Certes, la baisse de la production a pour effet d’atténuer — à la marge — les émissions de gaz à effet de serre, mais l’impact reste timide face aux déséquilibres profonds. L’épargne, trop souvent immobilisée sur des livrets peu productifs, ne vient pas irriguer suffisamment l’investissement ou la transition écologique. Résultat : l’économie peine à enclencher un cercle vertueux qui profiterait à la fois à la croissance et à la planète.
Vers de nouveaux équilibres : quelles pistes pour relancer la dynamique de consommation ?
La montée du taux d’épargne oblige à repenser les ressorts habituels du soutien à la consommation.

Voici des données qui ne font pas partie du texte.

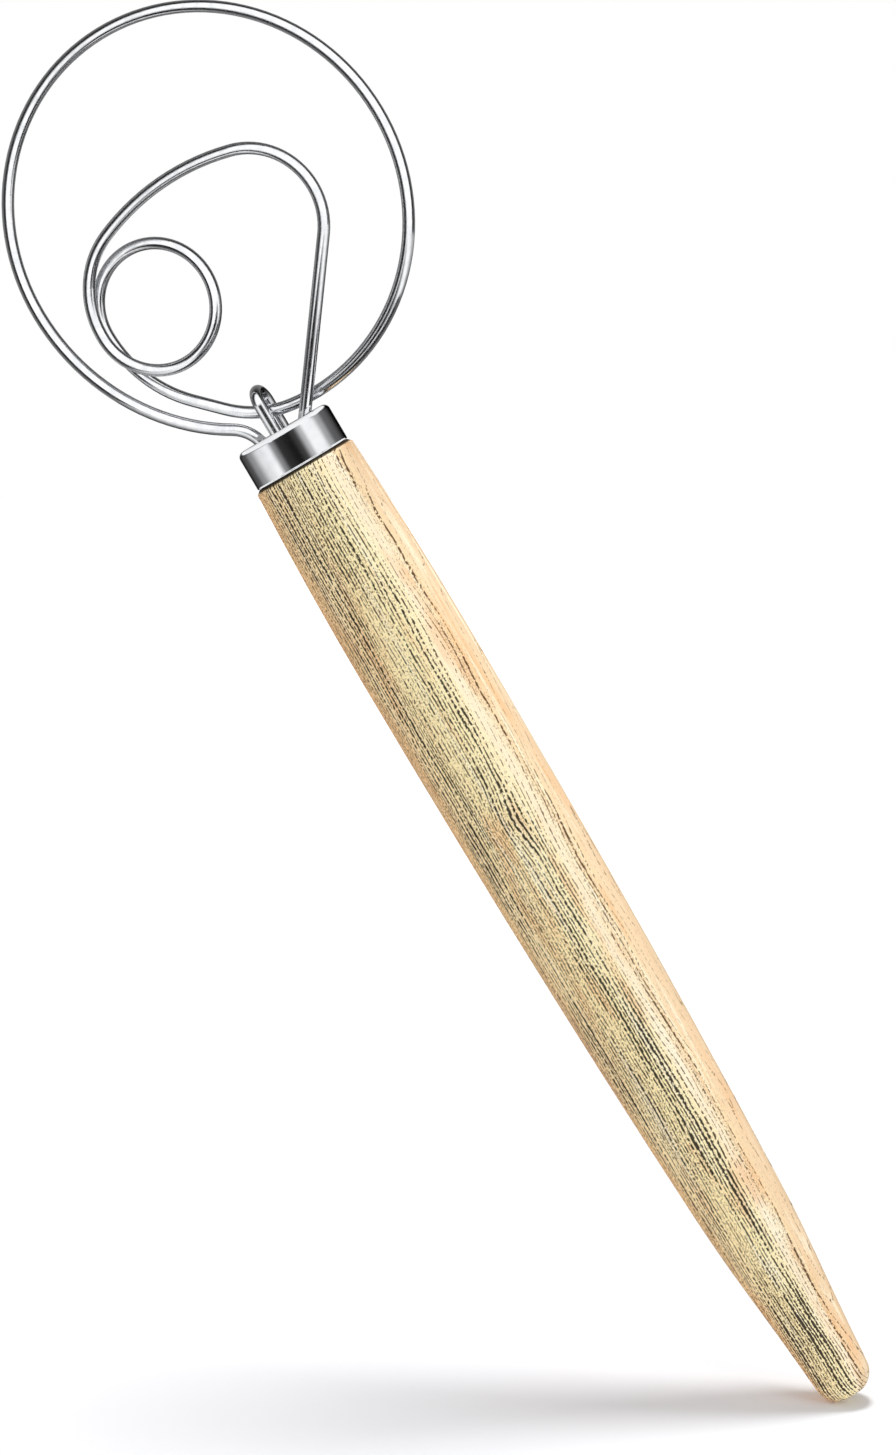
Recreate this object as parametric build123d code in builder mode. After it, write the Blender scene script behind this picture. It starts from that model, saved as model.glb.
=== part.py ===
from build123d import *
from collections import namedtuple
from math import acos, asin, atan2, ceil, cos, degrees, dist, pi, radians, sin, sqrt
import os

os.makedirs("parts", exist_ok=True)

# A dough whisk that lies flat. One stainless wire makes its head: a big open ring, a small
# eye and a teardrop inside it. Both ends of the wire and the two legs of a small hook, which
# holds the ring's closing stretch, are potted in a bore of the turned handle, behind a ferrule.
#
# The origin is the centre of the flat butt end. +X runs along the handle to the head, +Y is to
# the left of someone who looks that way, and +Z is up, square to the loops. Millimetres.

# Handle, turned
handle_length = 238.5
butt_flat_radius = 3.0
butt_radius = 6.45
butt_round = 4.7
belly_radius = 13.25
belly_place = 190.0
shoulder_radius = 12.0
shoulder_edge = 0.9
taper_shares = ((0.56, 0.853), (0.25, 0.563), (0.14, 0.344), (0, 0))

# Ferrule, a drawn cup
ferrule_radius = 11.4
ferrule_length = 9.0
ferrule_wall = 0.8
ferrule_edge = 1.4
ferrule_inner_edge = 0.6
seam_gap = 0.15

# Tenon inside the ferrule, and the bore for the potting
tenon_fit = 0.1
tenon_seat = 0.2
tenon_chamfer = 0.9
tenon_wall = 3.0
bore_depth = 24.0
bore_flare = 1.5

# Wire of the head and of the hook
wire_diameter = 2.8
crossing_gap = 0.6
hole_clearance = 0.15
potting_gap = 0.05
potting_sink = 1.1
bore_side_gap = 0.7
bore_end_gap = 2.0

# Bends of the head, all measured on the wire's centre line.
# An offset is sideways from the handle's axis, a rise is along it from the ferrule's face.
entry_bend_radius = 9.0
flare_radius = 50.0
ring_radius = 45.7
ring_offset = 10.2
ring_face_gap = 1.7
throat_radius = 25.0
rise_radius = 30.0
eye_radius = 13.9
eye_offset = 10.7
eye_rise = 37.0
flank_radius = 20.0
crown_radius = 57.0
corner_radius = 16.4
corner_offset = 19.0
corner_rise = 42.1
exit_bend_radius = 5.0
exit_bend_depth = 3.5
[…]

Face à une inflation persistante et à des perspectives brouillées, la prudence individuelle domine, fragilisant le souffle collectif de l’économie.
Plusieurs leviers méritent d’être activés :
- Réformer la fiscalité pour orienter l’épargne vers l’investissement ou la dépense : ajustement de la TVA, encouragements à l’achat de biens durables ou à la rénovation énergétique.
- Dynamiser l’offre de services à haute valeur ajoutée – santé, éducation, transition écologique – pour stimuler de nouveaux besoins et débouchés.
- Appuyer l’investissement dans la technologie et l’innovation, afin de créer un cercle vertueux entre épargne, productivité et pouvoir d’achat.
Les institutions financières et les assurances ont ici un rôle pivot : il s’agit de canaliser les réserves accumulées vers des secteurs porteurs d’emplois, plutôt que de les laisser s’endormir sur des comptes peu rémunérateurs. L’Insee l’observe : la part des services financiers et des institutions sans but lucratif ne cesse de croître, ouvrant la voie à une relance qui mêle innovation sociale et solidarité économique.
La clé réside dans la capacité à transformer cette manne dormante en moteur pour l’économie réelle. Si l’équilibre entre marché financier et activité productive s’ajuste, l’épargne pourrait cesser d’être un frein pour redevenir un levier. Demain se construira peut-être sur cette bascule : faire de la prudence d’aujourd’hui, le ressort d’une relance durable.